2025 predictions: 5 Atlassian leaders on what’s next for AI - Work Life by Atlassian (original) (raw)
It’s gonna be a big deal.
’Tis the season to be merry, enjoy some PTO…and play psychic. With 2024 nearly in our rearview, we asked five Atlassian leaders for their expert predictions on the world of work in 2025 and beyond. These folks live and breathe effective teamwork, and their forward-looking insights touch on elemental topics like asynchronous collaboration, managing complexity, harnessing creativity – and the revolutionary tech underpinning it all: Artificial intelligence.
Here’s a look ahead at the future according to our experts.
🔭 Annie Dean, Head of Team Anywhere
In 2025, AI-enabled teams will be more connected than ever. We are on the cusp of becoming the most connected and collaborative workplace we’ve ever experienced because AI will erase busywork and give teams the exact support they need to explore and execute big ideas, faster. When teams collaborate with AI, they can more easily bring their ideas to life. This means the workplace will no longer be dominated by the loudest voices, but rather, the most creative minds.
Read more: How to make time for the work that matters
🔭 Molly Sands, Head of the Teamwork Lab
In 2025, people with strong people management skills – even if they aren’t in leadership roles – will get 75% more value from AI agents. As highlighted by our AI Collaboration Index, those who approach AI as an extra teammate rather than a tool for simple tasks reap greater benefits in terms of time savings and improved work quality. As more people turn to AI as a creative sparring partner or strategic collaborator, they will find that the skills required to be a strong people leader—providing context about the problem, assembling the right team of experts, and delegating work—are also the skills needed to effectively use AI.
Read more: AI Collaboration Report: “Using” AI is not enough
🔭 Jamil Valliani, Head of Product, AI
2025 will be the year of the AI agent**.** As agents grow richer in interactivity and start to reach across more than just text and into audio and visual elements, they will bring about a powerful cultural shift in how humans collaborate with AI. Agents are already quite good at augmenting and accelerating our work – in the next year, they will get even better at performing highly specific tasks, taking specialized actions, and integrating across products, all with humans in the loop.
I’m most excited to see agents becoming exponentially more sophisticated in how they can collaborate with teams to handle complex tasks. Agents are benefitting from rapidly evolving foundation models, reasoning over increasingly rich data sets, and gaining the ability to take more actions. These advancements will not only yield better results when handling tasks but also allow the agent to continually learn and handle increasingly complex problems, much like a human teammate or collaborator might. Our relationship with them will evolve, and we’ll see new forms of collaboration and communication on teams develop.

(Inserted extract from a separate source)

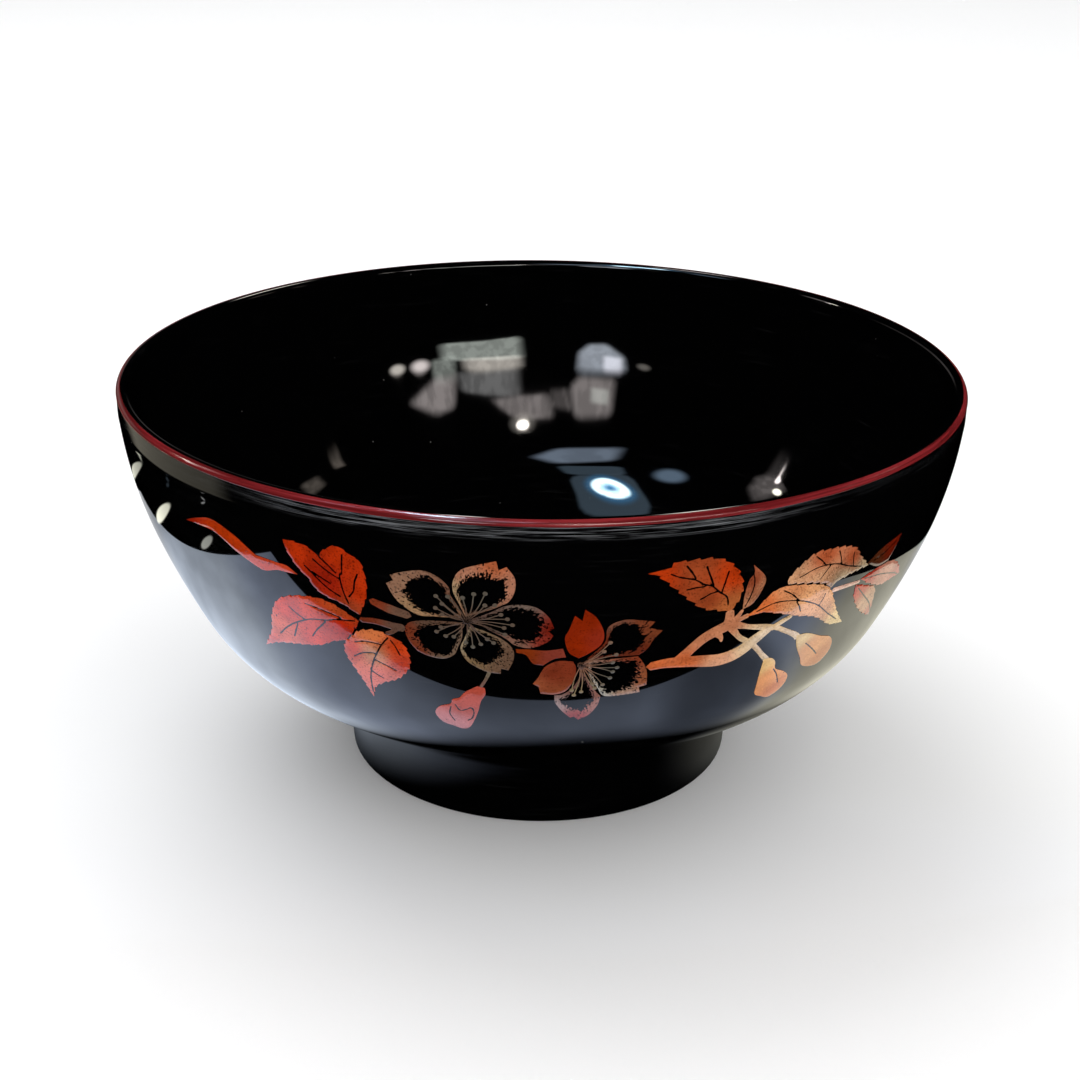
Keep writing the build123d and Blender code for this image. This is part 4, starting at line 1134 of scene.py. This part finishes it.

Read more: Getting started with generative AI
🔭 Joe Thomas, Loom Co-founder and Head of Product, Loom
As we approach 2025, I predict that teams will fully embrace asynchronous work as the foundation for AI-driven collaboration. Companies will recognize the immense value of high-fidelity, documented contexts – especially through asynchronous video – which AI can index and convert to other formats in powerful ways. We’ll see a surge in content transformation from video to metadata and text, with AI agents converting these inputs into efficient workflows and actionable insights. Video recording will be increasingly leveraged as a powerful and efficient documentation mechanism, with individuals and teams increasingly trusting AI to help package the most effective note possible, whether it is to other teammates or to AI agents to get work done on the team’s behalf. This shift to asynchronous work will empower measurable productivity gains, both to solve for human-oriented constraints of time zones or schedules and human-AI collaboration.
Read more: How to excel at asynchronous communication
🔭 Dom Price, Work Futurist
2025 is all about rethinking what productivity actually looks like in the age of AI. Today, many teams operate in silos under something called functional productivity, which fails to look at an entire operating system, rather favoring one sole function or way of working. Sure, it’s all well and good to say, “we increased our team’s productivity by X%,” but has that resulted in net positive gains for the business as a whole? Or are we working the ways we’ve always worked, added more overall strain to the business, and given a round of high-fives regardless?
This mindset might have worked 200 years ago when we could make a production line machine faster and output more. But today, that system just doesn’t truly measure the effectiveness of knowledge workers and the constantly evolving tech that supports them. Introducing system productivity, which looks at the productivity of the entire work ecosystem. It’s a way to realize more overall benefit for the wider organization by prioritizing true productive outcomes, making the whole system more effective, and avoiding bottlenecks throughout the business.
Read more: The problem with productivity metrics
Seems like this AI business is gonna be a big deal, huh?
In all seriousness, if these predictions signal anything, it’s that a more nuanced understanding of AI – as an ever-evolving collaborator more than a static tool – is key to unlocking its most valuable benefits. The better we can wrap our heads around its powerful potential, the more it will reshape our very notion of productivity.